直到某天,一位研究员对她的成长数据感到匪夷所思并请来自己的姐姐帮忙时,她才明白“姐姐”是什么意思。

彼时,两个研究员站在生态箱前,有着近乎相同的身高和相似的面孔。她们的气味顺着通风管道进入箱中,她深深地吸了一口,敏锐地品出她们的血肉味道应该是一致的。

一致?

所以“姐姐”并不是另一只幼龙的名字,而是指与她有着同样的身体、相似的面貌和血肉构成的“人”吗?

是同类,也是血与血同源的象征。

想到这点,她不禁对另一只幼龙生起了强烈的好奇心,特别想见一见它。

可这注定只是妄想,对方被关在隔壁,因长得很好而被整个实验室寄予厚望,平时由吴博士亲自看护,比她的待遇“高”多了。

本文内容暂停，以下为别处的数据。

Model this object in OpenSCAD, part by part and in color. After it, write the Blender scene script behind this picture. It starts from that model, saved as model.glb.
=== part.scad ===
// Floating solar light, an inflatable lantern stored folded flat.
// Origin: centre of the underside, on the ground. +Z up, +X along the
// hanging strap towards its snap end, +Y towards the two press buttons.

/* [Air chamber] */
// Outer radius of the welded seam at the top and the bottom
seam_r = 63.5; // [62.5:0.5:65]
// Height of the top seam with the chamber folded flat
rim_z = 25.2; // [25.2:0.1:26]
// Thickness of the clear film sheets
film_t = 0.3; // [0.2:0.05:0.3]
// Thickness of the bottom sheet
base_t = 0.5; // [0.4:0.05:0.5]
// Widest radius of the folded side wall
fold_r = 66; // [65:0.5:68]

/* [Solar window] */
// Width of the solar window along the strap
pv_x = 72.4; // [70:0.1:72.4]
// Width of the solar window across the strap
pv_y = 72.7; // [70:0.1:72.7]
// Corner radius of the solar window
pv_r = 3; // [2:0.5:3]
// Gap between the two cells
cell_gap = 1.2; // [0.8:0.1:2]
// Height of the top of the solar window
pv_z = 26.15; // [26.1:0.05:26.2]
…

她时常听到研究员拿她跟另一只幼龙做对比,说什么“银灰色的恐龙有,但灰白色红眼睛的恐龙可没有,公司对外展出的肯定是第一只”,以及“如果第二只的颜色能奇怪点,它就不用辛苦捕猎了,博士会养着它”……

简单来说,她因为外表不够出色,所以不得展出,只能沦落到“充当实验体收集数据”的地步。

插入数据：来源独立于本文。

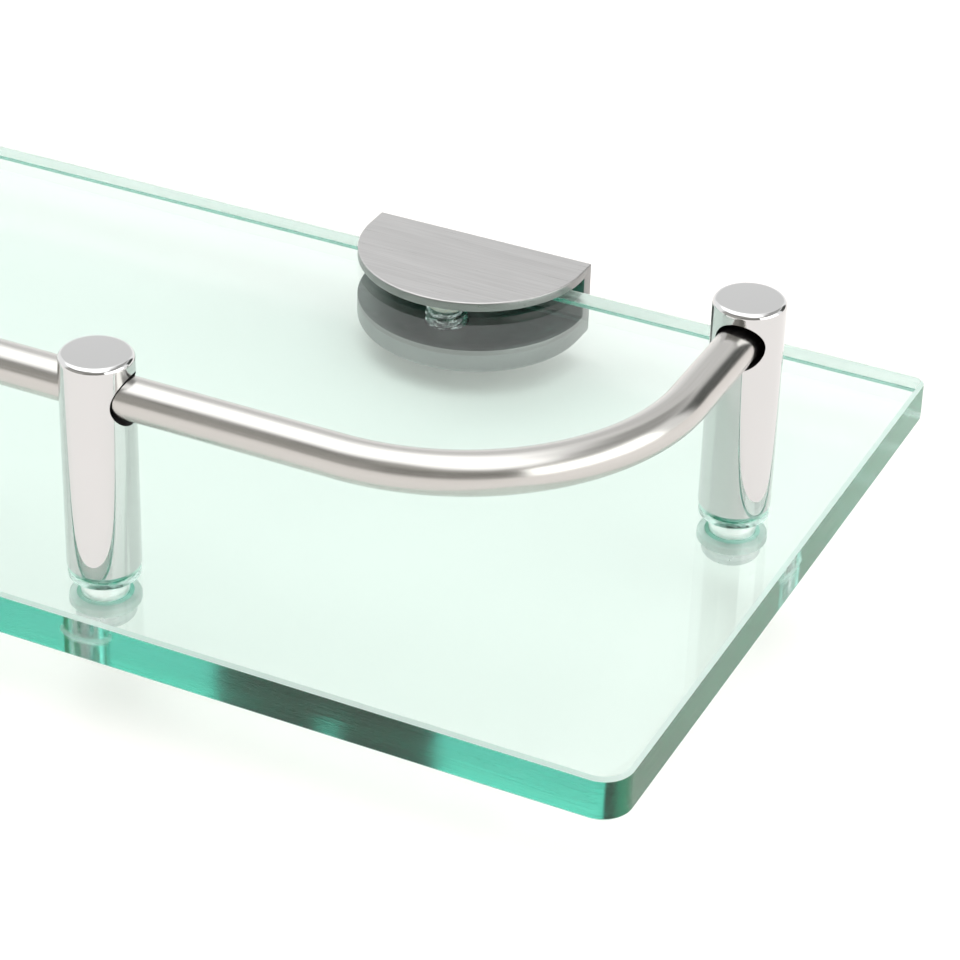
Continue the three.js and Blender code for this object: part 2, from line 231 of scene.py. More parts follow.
def slab_levels(low, high, low_edge, high_edge):
    """(height, inset) pairs of a slab with rounded lower and upper edges."""
    lower = [(low + low_edge + z, low_edge - r) for r, z in rounding(0, 0, low_edge, -QUARTER)]
    upper = [(high - high_edge + z, high_edge - r) for r, z in rounding(0, 0, high_edge, 0)]
    return lower + upper


def prism(outline, levels):
    """A slab of the plan outline(inset), with one ring at each (height, inset)."""
    return loft([[(x, y, z) for x, y in outline(inset)] for z, inset in levels])


def make_object(name, bm, *materials):
    """A mesh object in the row frame, smooth except across sharp edges."""
    mesh = bpy.data.meshes.new(name)
    bm.to_mesh(mesh)
    bm.free()
    for material in materials:
        mesh.materials.append(material)
    mesh.shade_smooth()
    mesh.set_sharp_from_angle(angle=SHARP_ANGLE)
    obj = bpy.data.objects.new(name, mesh)
    bpy.context.scene.collection.objects.link(obj)
    return obj


def cut(obj, *tools, material_index=0):
    """Cuts closed tools out of an object; the cut faces get the material at that index."""
    for tool in tools:
        cutter = make_object("cutter", tool, *obj.data.materials)
        for polygon in cutter.data.polygons:
            polygon.material_index = material_index
        modifier = obj.modifiers.new("cut", "BOOLEAN")
        modifier.operation = "DIFFERENCE"
        modifier.solver = "EXACT"
        modifier.object = cutter
        apply_modifiers(obj)
        bpy.data.objects.remove(cutter)
    obj.data.shade_smooth()
    obj.data.set_sharp_from_angle(angle=SHARP_ANGLE)


def apply_modifiers(obj):
    """Replaces an object's mesh by what its modifiers make of it."""
    graph = bpy.context.evaluated_depsgraph_get()
    mesh = bpy.data.meshes.new_from_object(obj.evaluated_get(graph))
    old = obj.data
    obj.modifiers.clear()
    obj.data = mesh
    mesh.name = old.name
    bpy.data.meshes.remove(old)


def place(obj, body, slot, *nodes):
    """Rides on a body and stands for the CAD nodes named; the slot is not used."""
    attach(obj, body)
    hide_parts(*nodes)


def turn_to(bm, axis, origin):
    """Lays a tool made along Z about the origin along another axis, then moves it."""
    turn = Vector((0, 0, 1)).rotation_difference(Vector(axis)).to_matrix()
    bmesh.ops.rotate(bm, verts=bm.verts, matrix=turn, cent=(0, 0, 0))
    bmesh.ops.translate(bm, verts=bm.verts, vec=Vector(origin))
    return bm


def key_socket(x, y, flats, low, top):
    """Tool for a hexagonal socket entered from below, with a drilled cone at its end."""
    corner = flats / math.sqrt(3)
    profile = [(corner, low - OVERSHOOT), (corner, top), (0, top + flats / 6)]
    rings = [circle(x, y, z, radius, 6) for radius, z in profile]
    return loft(rings)


def thread_rings(x, y, radius, pitch, low, high, low_chamfer, high_chamfer):
    """Rings of a right-handed screw thread. Its phase hangs on the height alone, so a screw
    and a tapped hole on one axis mesh wherever they start."""
    depth = THREAD_DEPTH_SHARE * pitch
    crest, root = 1 / 8, 1 / 4
    rows = round((high - low) / pitch * THREAD_ROWS)
    rings = []
    for z in spread(low, high, rows):
        limit = radius - max(0, low + low_chamfer - z, z - high + high_chamfer)
        ring = []
        for i in range(THREAD_TURN):
            wave = abs(2 * ((z / pitch - i / THREAD_TURN) % 1) - 1)
            share = min(1, max(0, (wave - crest) / (1 - crest - root)))
            r = min(limit, radius - depth * share)
            angle = 2 * math.pi * i / THREAD_TURN
            ring.append((x + r * math.cos(angle), y + r * math.sin(angle), z))
        rings.append(ring)
    return rings


# ------------------------------------------------------------------ materials


def math_node(tree, operation, first, second):
    """Adds a math node to a node tree; each of its values is a number or an output."""
    node = tree.nodes.new("ShaderNodeMath")
    node.operation = operation
    for socket, value in zip(node.inputs, (first, second)):
        if isinstance(value, (int, float)):
            socket.default_value = value
        else:
            tree.links.new(value, socket)
    return node.outputs["Value"]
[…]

可不知为何,她心中非但没有半点遗憾,还万分庆幸自己长得普通。好吧,这是她第一次感谢自己长得像个恶魔。

但比起这些“小事”,她更在意的是人类对她的研究。往往,她总能在人类的对话中找到自己的优势和定位。

比如那对研究员姐妹,当妹妹把她的数据交给姐姐后,那位姐姐就眉头紧皱,像是见识到了什么不可思议的事。

接着,对方语气凝重地说道:“一般来说,动物的大脑大小在它出生的那一刻就决定了,虽然会在成长的过程中发生一定变化,但绝不会随着年龄的增长而不断增长。”

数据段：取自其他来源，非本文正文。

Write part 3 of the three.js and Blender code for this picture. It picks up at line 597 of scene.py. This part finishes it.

该是核桃大小的脑子就只能是核桃大小,不可能长成西瓜。

“可是这一只,它的大脑……”她惊疑不定,“一直在变大吗?发育形状与人类的大脑相似?另一只也是这样吗?”

妹妹叹了一口气:“正因为另一只不是,所以我才更担心。”

“我不敢惊动博士,我怀疑他在制造第二只资产时根本没有延用同一组基因,而是把阔鼻猴或黑猩猩的基因换成另一种灵长类的……至于换了什么,我不敢猜更不敢说。”

两姐妹面面相觑,一句不说却胜过千言万语。

她们没有深究和质问,所做的只是将数据报告放下,装作无事发生,只为保全自己。

她们一个照常在实验室看护、记录数据,另一个也在岛上工作,饲养草食性恐龙。各司其职,仿佛从未私下接触过。

阿萨思能读出她们平静的表面下隐藏的恐惧,那种一见到她就“血流加快、呼吸急促”的气息能吸引她全部的注意力,让她不自觉地盯着她们的脖子看。